* _TASK BRIEF_
Reproduce exactly the lines from the one containing "footprint, on the table" through the one containing "imported = [obj", both included, and nothing else.
-*-
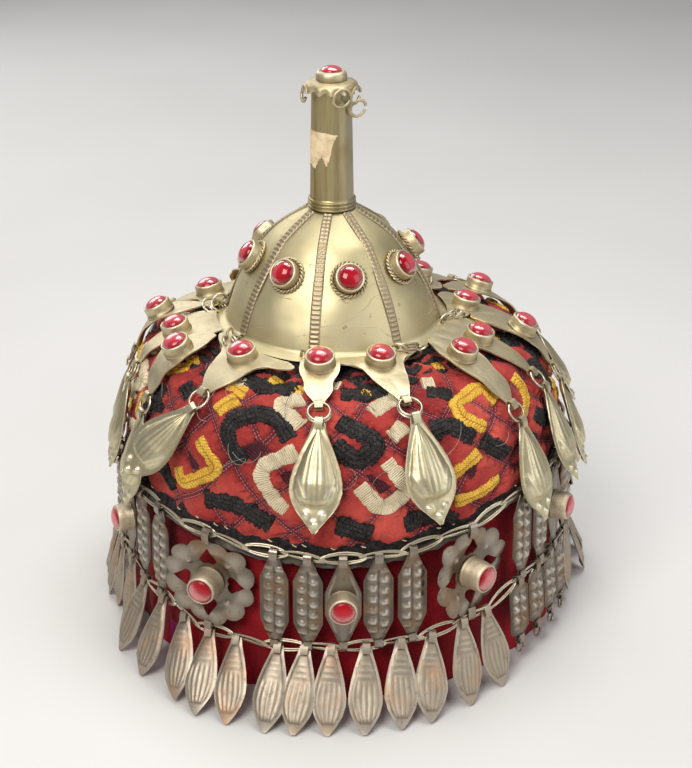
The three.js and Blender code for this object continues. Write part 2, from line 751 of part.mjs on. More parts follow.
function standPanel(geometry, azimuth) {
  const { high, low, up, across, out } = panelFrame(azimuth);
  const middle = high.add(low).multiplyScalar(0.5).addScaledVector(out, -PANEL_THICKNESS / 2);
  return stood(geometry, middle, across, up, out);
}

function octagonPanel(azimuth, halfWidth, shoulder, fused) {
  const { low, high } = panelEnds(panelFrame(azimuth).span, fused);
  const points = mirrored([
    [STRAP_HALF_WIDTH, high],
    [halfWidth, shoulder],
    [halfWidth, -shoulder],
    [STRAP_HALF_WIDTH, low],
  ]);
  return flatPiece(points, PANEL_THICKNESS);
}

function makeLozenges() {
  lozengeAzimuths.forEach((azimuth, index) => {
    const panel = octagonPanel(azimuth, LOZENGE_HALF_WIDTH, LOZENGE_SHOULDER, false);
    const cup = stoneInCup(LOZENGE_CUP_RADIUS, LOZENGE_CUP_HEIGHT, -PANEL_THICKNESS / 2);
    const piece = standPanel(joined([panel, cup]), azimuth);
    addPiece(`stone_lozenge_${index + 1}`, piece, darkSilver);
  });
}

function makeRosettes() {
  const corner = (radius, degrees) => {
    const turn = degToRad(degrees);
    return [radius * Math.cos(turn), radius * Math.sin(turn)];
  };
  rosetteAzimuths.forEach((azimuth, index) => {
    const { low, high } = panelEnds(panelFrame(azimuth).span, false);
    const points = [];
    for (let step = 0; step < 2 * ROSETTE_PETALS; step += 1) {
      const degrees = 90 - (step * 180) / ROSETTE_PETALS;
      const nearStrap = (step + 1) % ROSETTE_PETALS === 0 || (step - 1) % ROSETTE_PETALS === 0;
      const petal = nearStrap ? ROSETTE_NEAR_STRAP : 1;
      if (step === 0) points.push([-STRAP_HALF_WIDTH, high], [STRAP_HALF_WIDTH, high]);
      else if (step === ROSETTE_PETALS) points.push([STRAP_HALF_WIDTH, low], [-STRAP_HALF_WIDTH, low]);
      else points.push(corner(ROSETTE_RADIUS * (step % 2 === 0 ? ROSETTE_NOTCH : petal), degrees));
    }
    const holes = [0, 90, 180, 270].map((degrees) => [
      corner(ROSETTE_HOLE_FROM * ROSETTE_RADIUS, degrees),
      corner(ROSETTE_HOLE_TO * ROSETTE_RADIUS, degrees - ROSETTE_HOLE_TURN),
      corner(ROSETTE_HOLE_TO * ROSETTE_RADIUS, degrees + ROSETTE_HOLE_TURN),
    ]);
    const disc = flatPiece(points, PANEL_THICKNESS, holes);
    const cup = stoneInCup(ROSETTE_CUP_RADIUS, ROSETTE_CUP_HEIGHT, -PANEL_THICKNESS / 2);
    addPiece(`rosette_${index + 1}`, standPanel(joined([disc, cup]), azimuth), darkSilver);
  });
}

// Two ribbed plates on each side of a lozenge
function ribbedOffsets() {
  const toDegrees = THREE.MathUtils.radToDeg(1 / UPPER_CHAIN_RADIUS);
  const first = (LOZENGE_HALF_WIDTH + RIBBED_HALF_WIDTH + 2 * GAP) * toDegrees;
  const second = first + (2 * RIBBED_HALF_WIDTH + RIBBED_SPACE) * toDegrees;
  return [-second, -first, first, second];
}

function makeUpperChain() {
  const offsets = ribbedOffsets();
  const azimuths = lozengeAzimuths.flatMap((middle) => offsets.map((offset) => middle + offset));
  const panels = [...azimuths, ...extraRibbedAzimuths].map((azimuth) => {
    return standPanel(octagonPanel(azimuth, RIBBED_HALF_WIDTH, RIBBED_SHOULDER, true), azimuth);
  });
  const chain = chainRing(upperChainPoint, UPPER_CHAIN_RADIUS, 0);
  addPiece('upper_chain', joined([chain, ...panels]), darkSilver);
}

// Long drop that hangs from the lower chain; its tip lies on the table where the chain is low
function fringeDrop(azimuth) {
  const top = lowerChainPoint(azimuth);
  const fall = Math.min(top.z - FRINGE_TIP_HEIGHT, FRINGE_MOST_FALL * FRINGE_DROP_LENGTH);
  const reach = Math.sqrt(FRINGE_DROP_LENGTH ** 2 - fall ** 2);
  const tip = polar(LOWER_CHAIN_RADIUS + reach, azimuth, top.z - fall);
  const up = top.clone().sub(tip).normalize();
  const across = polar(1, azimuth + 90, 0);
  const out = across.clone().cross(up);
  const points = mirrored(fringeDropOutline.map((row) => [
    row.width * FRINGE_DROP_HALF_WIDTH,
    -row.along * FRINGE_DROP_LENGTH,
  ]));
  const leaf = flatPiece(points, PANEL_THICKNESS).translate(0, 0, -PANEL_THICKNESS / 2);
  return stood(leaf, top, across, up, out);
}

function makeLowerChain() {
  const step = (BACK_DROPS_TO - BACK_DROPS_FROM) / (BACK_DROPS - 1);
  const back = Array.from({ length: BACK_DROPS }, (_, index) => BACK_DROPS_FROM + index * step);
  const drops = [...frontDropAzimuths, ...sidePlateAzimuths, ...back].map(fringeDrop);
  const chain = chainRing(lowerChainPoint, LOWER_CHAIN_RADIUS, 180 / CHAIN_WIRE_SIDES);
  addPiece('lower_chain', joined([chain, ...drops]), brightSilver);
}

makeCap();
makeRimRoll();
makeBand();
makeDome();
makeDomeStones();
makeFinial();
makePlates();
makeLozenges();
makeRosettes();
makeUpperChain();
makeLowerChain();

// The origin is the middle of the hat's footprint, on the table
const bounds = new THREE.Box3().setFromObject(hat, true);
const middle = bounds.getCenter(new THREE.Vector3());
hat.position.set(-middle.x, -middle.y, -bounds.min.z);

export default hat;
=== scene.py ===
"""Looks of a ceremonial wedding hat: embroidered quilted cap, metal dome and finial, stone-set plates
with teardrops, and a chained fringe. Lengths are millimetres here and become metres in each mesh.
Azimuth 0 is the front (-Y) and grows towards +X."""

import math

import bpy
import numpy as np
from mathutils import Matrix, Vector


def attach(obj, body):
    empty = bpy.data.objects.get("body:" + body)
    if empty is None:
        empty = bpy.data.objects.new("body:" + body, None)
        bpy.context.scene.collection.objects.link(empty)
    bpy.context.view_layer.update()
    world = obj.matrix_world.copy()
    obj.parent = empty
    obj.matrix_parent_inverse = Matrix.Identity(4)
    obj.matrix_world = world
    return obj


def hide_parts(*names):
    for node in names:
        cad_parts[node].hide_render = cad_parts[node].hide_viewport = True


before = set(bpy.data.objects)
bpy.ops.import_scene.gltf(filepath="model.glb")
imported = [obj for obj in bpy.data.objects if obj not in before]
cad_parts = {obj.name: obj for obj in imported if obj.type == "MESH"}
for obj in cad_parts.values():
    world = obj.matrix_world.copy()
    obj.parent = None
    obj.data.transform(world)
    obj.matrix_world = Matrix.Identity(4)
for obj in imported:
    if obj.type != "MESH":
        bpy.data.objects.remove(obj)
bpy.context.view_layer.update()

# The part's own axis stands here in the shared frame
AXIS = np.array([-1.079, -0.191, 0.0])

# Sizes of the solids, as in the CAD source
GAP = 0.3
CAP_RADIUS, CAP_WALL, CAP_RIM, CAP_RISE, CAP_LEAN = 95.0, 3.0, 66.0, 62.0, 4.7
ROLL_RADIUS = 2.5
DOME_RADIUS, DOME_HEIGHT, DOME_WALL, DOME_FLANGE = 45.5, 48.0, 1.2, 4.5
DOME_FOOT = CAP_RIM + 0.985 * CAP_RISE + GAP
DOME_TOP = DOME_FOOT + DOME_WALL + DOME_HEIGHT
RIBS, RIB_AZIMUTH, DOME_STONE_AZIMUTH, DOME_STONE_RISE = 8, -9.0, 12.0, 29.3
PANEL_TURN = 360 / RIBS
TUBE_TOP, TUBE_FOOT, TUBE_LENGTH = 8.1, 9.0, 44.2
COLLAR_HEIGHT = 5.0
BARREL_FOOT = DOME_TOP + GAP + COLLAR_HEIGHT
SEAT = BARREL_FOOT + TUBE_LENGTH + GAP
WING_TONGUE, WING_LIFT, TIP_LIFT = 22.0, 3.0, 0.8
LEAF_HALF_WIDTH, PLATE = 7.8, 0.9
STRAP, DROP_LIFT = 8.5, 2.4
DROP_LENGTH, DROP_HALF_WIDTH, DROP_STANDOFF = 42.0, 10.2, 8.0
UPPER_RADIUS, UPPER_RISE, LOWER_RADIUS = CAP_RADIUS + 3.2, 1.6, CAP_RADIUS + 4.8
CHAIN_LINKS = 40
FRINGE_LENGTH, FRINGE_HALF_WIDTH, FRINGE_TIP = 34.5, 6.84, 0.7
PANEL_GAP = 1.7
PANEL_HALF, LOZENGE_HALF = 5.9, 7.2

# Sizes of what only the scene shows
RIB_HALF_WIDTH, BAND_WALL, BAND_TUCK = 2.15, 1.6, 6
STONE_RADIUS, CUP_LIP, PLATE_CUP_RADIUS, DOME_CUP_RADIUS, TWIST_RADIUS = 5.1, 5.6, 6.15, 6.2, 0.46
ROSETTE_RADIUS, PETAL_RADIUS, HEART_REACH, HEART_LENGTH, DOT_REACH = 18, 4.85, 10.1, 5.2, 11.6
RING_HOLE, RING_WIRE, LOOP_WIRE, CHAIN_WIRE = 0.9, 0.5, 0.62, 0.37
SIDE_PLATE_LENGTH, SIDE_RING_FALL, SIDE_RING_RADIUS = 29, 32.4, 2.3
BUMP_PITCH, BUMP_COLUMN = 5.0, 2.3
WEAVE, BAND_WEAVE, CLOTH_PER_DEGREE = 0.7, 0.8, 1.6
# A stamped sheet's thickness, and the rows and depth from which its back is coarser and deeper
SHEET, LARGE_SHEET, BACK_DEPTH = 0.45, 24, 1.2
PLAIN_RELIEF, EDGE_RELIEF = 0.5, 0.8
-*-
* _RESULT OF THIS EXERCISE_
// The origin is the middle of the hat's footprint, on the table
const bounds = new THREE.Box3().setFromObject(hat, true);
const middle = bounds.getCenter(new THREE.Vector3());
hat.position.set(-middle.x, -middle.y, -bounds.min.z);

export default hat;
=== scene.py ===
"""Looks of a ceremonial wedding hat: embroidered quilted cap, metal dome and finial, stone-set plates
with teardrops, and a chained fringe. Lengths are millimetres here and become metres in each mesh.
Azimuth 0 is the front (-Y) and grows towards +X."""

import math

import bpy
import numpy as np
from mathutils import Matrix, Vector


def attach(obj, body):
    empty = bpy.data.objects.get("body:" + body)
    if empty is None:
        empty = bpy.data.objects.new("body:" + body, None)
        bpy.context.scene.collection.objects.link(empty)
    bpy.context.view_layer.update()
    world = obj.matrix_world.copy()
    obj.parent = empty
    obj.matrix_parent_inverse = Matrix.Identity(4)
    obj.matrix_world = world
    return obj


def hide_parts(*names):
    for node in names:
        cad_parts[node].hide_render = cad_parts[node].hide_viewport = True


before = set(bpy.data.objects)
bpy.ops.import_scene.gltf(filepath="model.glb")
imported = [obj for obj in bpy.data.objects if obj not in before]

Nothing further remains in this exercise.